Repeat the whole of the data, keeping every detail the same.

**Material provided:**
= = =
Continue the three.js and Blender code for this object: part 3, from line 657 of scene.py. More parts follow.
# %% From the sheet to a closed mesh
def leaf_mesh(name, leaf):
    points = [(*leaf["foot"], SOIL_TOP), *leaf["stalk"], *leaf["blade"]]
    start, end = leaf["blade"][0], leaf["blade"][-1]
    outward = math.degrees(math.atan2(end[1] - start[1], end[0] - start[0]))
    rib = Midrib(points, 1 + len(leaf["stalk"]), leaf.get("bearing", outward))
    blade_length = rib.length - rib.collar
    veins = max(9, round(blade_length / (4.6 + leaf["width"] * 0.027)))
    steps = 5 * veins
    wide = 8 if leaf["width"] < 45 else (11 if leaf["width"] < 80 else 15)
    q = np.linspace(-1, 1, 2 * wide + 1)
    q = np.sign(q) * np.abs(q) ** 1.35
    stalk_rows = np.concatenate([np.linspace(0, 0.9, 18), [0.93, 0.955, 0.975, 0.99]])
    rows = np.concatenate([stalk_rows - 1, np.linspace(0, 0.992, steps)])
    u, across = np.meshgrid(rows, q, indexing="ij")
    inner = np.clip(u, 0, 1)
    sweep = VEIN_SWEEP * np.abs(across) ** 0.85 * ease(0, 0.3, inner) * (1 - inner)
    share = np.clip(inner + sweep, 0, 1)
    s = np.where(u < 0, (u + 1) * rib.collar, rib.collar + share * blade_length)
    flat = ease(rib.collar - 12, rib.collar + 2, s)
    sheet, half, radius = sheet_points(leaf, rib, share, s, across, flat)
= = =
**Full solution:**
Continue the three.js and Blender code for this object: part 3, from line 657 of scene.py. More parts follow.
# %% From the sheet to a closed mesh
def leaf_mesh(name, leaf):
    points = [(*leaf["foot"], SOIL_TOP), *leaf["stalk"], *leaf["blade"]]
    start, end = leaf["blade"][0], leaf["blade"][-1]
    outward = math.degrees(math.atan2(end[1] - start[1], end[0] - start[0]))
    rib = Midrib(points, 1 + len(leaf["stalk"]), leaf.get("bearing", outward))
    blade_length = rib.length - rib.collar
    veins = max(9, round(blade_length / (4.6 + leaf["width"] * 0.027)))
    steps = 5 * veins
    wide = 8 if leaf["width"] < 45 else (11 if leaf["width"] < 80 else 15)
    q = np.linspace(-1, 1, 2 * wide + 1)
    q = np.sign(q) * np.abs(q) ** 1.35
    stalk_rows = np.concatenate([np.linspace(0, 0.9, 18), [0.93, 0.955, 0.975, 0.99]])
    rows = np.concatenate([stalk_rows - 1, np.linspace(0, 0.992, steps)])
    u, across = np.meshgrid(rows, q, indexing="ij")
    inner = np.clip(u, 0, 1)
    sweep = VEIN_SWEEP * np.abs(across) ** 0.85 * ease(0, 0.3, inner) * (1 - inner)
    share = np.clip(inner + sweep, 0, 1)
    s = np.where(u < 0, (u + 1) * rib.collar, rib.collar + share * blade_length)
    flat = ease(rib.collar - 12, rib.collar + 2, s)
    sheet, half, radius = sheet_points(leaf, rib, share, s, across, flat)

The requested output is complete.